__Dataset excerpt__.
= = = = =

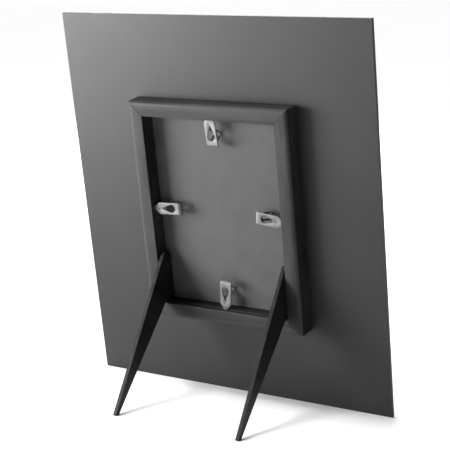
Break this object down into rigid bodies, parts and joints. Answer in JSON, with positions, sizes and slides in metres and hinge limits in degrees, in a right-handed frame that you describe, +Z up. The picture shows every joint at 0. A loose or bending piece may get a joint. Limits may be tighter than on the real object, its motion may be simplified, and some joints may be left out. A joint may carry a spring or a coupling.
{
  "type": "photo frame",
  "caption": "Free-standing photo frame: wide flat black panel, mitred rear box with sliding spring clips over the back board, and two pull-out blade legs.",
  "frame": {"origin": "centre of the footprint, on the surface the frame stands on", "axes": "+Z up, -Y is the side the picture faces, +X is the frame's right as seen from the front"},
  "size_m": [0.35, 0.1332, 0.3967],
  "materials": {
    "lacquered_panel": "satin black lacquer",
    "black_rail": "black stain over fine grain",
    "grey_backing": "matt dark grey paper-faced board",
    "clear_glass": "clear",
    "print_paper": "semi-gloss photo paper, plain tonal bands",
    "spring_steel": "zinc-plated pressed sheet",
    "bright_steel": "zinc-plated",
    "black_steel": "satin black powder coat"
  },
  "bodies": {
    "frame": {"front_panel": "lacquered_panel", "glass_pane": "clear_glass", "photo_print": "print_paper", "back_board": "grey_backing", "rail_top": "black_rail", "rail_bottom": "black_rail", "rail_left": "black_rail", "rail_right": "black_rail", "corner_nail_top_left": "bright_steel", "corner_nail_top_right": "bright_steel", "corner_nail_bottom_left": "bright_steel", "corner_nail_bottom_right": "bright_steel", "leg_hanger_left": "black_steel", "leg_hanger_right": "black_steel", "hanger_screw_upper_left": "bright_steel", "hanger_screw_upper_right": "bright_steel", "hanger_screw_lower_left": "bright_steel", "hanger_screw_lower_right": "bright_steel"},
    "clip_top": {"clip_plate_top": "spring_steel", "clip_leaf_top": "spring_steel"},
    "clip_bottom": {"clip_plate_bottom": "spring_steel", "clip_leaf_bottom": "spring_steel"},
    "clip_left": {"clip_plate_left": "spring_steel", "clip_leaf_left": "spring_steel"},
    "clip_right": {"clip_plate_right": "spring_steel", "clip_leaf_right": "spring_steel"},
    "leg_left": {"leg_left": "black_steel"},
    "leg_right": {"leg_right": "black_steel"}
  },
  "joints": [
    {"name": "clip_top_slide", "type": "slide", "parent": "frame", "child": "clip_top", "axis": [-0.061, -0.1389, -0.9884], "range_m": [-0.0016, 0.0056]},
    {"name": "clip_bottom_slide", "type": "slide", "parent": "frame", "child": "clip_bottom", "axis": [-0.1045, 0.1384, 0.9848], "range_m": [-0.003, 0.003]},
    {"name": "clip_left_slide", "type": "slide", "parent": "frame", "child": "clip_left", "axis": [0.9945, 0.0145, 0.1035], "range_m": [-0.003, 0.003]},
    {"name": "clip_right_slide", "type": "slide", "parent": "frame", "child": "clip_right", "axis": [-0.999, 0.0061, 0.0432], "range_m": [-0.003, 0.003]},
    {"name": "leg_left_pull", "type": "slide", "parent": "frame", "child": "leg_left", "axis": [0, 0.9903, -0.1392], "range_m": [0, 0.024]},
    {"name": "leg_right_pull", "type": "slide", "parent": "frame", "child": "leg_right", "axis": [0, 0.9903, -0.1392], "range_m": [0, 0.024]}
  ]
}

= = = = =

__Task to carry out__. Identify the lines that contain the string "with", and copy every one of them.

__Written solution__.
Break this object down into rigid bodies, parts and joints. Answer in JSON, with positions, sizes and slides in metres and hinge limits in degrees, in a right-handed frame that you describe, +Z up. The picture shows every joint at 0. A loose or bending piece may get a joint. Limits may be tighter than on the real object, its motion may be simplified, and some joints may be left out. A joint may carry a spring or a coupling.
  "caption": "Free-standing photo frame: wide flat black panel, mitred rear box with sliding spring clips over the back board, and two pull-out blade legs.",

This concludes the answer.